Я закончил книгу вчерне («Морские сны». — Т. А.). Она набита рассуждениями, ворованными и самодеятельными, а образов в ней, даже коротеньких образов, которые сидят в каждой фразе ВБШ, не говоря о широких и свободных мазках, нет и в помине. Умные мысли вещь хорошая, но они забываются и гибнут, если они не имеют на себе красивых комбине или даже кальсон. Так вот эти штуки отсутствуют.
И все же я сейчас в хорошем настроении. Теперь, наконец, есть то, что можно резать, и дописывать, и кромсать.
Я на постоянной работе опять — с постоянным окладом, на должности дублера старшего помощника капитана. Сейчас на линии Ленинград — Амстердам — Гамбург — Лондон — Ленинград. Это 12–14 суток рейс. Таких будет три. Потом на США и Канаду.
Напишите координаты каких-нибудь славистов в Лондоне из тех, кто вам лизал пятки при путешествии за мантией и ермолкой. Авось я позвоню им по телефону, и они сведут меня на стриптиз или к королеве.
Между рейсами стоянки короткие, но я сильно надеюсь слетать к вам на стоянке. У меня такое чувство, что я чем-то должен и мог вам помочь, но это не исполнил. И потому какое-то ощущение вины. Пожалуйста, не сердитесь и не обижайтесь на меня. Мне последние годы достается как-то так и без всяких перерывов. Надеюсь, что полоса невезения закончится в тот момент, когда я отдам швартовы…

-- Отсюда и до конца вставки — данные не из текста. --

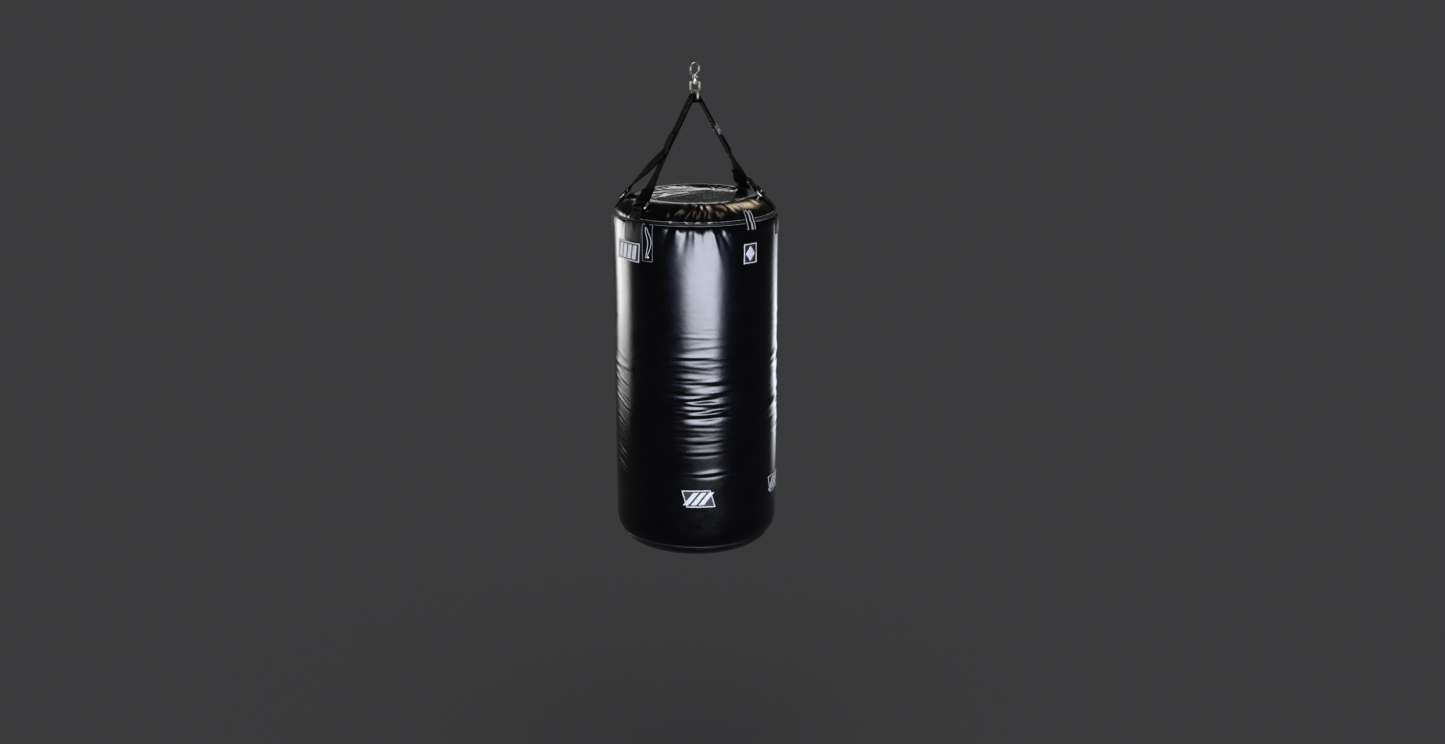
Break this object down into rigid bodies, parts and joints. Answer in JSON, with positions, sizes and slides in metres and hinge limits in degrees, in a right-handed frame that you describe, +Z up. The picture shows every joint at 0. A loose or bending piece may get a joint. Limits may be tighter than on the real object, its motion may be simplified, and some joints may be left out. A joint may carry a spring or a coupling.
{
  "type": "hanging heavy bag",
  "caption": "Cylindrical padded vinyl punching bag with rounded ends, hung by forked webbing straps from a strap ring and a swivelling snap hook.",
  "frame": {"origin": "the point inside the snap hook's crown that rests on the support", "axes": "+Z up along the bag's axis, the forked straps spread towards -X and +X, the front is -Y"},
  "size_m": [0.45, 0.4499, 1.3425],
  "materials": {
    "body_vinyl": "gloss",
    "shoulder_vinyl": "gloss",
    "panel_vinyl": "satin",
    "welt": "gloss",
    "foam": "matte",
    "canvas": "matte",
    "fill": "matte",
    "mark": "satin",
    "nickel": "polished",
    "spring_steel": "satin",
    "ring_steel": "polished",
    "black_steel": "polished",
    "webbing": "matte"
  },
  "bodies": {
    "snap_hook": {"hook_body": "nickel", "gate_pin": "nickel", "gate_spring": "spring_steel", "swivel_washer": "nickel"},
    "gate": {"hook_gate": "nickel"},
    "swivel": {"swivel_bow": "nickel"},
    "ring": {"strap_ring": "nickel"},
    "bag": {"anchor_patch_left_front": "panel_vinyl", "anchor_patch_left_rear": "panel_vinyl", "anchor_patch_right_front": "panel_vinyl", "anchor_patch_right_rear": "panel_vinyl", "anchor_ring_left_front": "ring_steel", "anchor_ring_left_rear": "ring_steel", "anchor_ring_right_front": "ring_steel", "anchor_ring_right_rear": "ring_steel", "anchor_tab_left_front": "webbing", "anchor_tab_left_rear": "webbing", "anchor_tab_right_front": "webbing", "anchor_tab_right_rear": "webbing", "bottom_panel": "panel_vinyl", "closing_tab": "webbing", "crown_core": "webbing", "crown_keeper": "webbing", "crown_sleeve": "webbing", "foam_liner": "foam", "foot_welt": "welt", "fork_patch_left": "webbing", "fork_patch_right": "webbing", "inner_bag": "canvas", "leg_left_front": "webbing", "leg_left_rear": "webbing", "leg_right_front": "webbing", "leg_right_rear": "webbing", "mark_lower_front": "mark", "mark_lower_right": "mark", "mark_upper_left": "mark", "mark_upper_right": "mark", "shell_body": "body_vinyl", "shoulder_band": "shoulder_vinyl", "slide_buckle": "black_steel", "stitched_tab": "webbing", "textile_fill": "fill", "top_panel": "panel_vinyl", "top_welt": "welt", "upper_strap_left": "webbing", "upper_strap_right": "webbing"}
  },
  "joints": [
    {"name": "gate_hinge", "type": "hinge", "parent": "snap_hook", "child": "gate", "pos_m": [-0.0115, 0, -0.0255], "axis": [0, 1, 0], "range_deg": [0, 25], "stiffness_Nm_per_rad": 0.05, "springref_deg": -22.92},
    {"name": "swivel_spin", "type": "hinge", "parent": "snap_hook", "child": "swivel", "pos_m": [0, 0, -0.045], "axis": [0, 0, 1], "continuous": true},
    {"name": "ring_swing", "type": "hinge", "parent": "swivel", "child": "ring", "pos_m": [0, 0, -0.074], "axis": [1, 0, 0], "range_deg": [-35, 35]},
    {"name": "bag_swing", "type": "hinge", "parent": "ring", "child": "bag", "pos_m": [0, 0, -0.0915], "axis": [0, 1, 0], "range_deg": [-35, 35]}
  ]
}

Адрес для телеграмм: Ленинград-35, «Пионер Выборга», Конецкому. Телеграммы рекомендуется посылать короткие, без сложных слов.
Обнимаю вас со всей возможной нежностью, крепитесь со здоровьем. Мне очень нынче верится, что у нас впереди есть что-то хорошее и мы радостно посидим за одним столом в честь этого хорошего.
Ваш Вика Конецкий
25.08.74
Милостливые Государыня и Государь, Почетные Граждане какого-то макаронного городка!
Ценя солидные достоинства Ваши, привлекательность ума и чарующую прелесть Ваших сердечных качеств, я многие десятилетия выискивал случая близкого знакомства с Вами.
Зная меня отдаленно, Вы, при равнодушных отношениях Ваших ко мне, как случайному собеседнику, не могли заметить моего странного к Вам отношения. Однако, как старый во времени знакомый Ваш, смею высказать Вам волнующие меня мысли и смею думать, что вы не обидитесь на мою откровенность.
Сего 6 апреля 1976 года в архиве моем я имел честь обнаружить следующее письмо: «Дорогой Виктор Викторович! Прочитал книгу «Луна днем». Вероятно, Вы знаете, какая это хорошая книга. «Повесть о радисте Камушкине», «Заиндевелые провода», «Две женщины» очень хороши. Пишу, пока, после радости, не зачерствела моя душа. «Две осени» и «На весеннем льду» мне не поверились. Но Вы очень хороший и печальный писатель. Пусть Ваш талант принесет Вам радость. Виктор Шкловский. 21 октября 1963 года.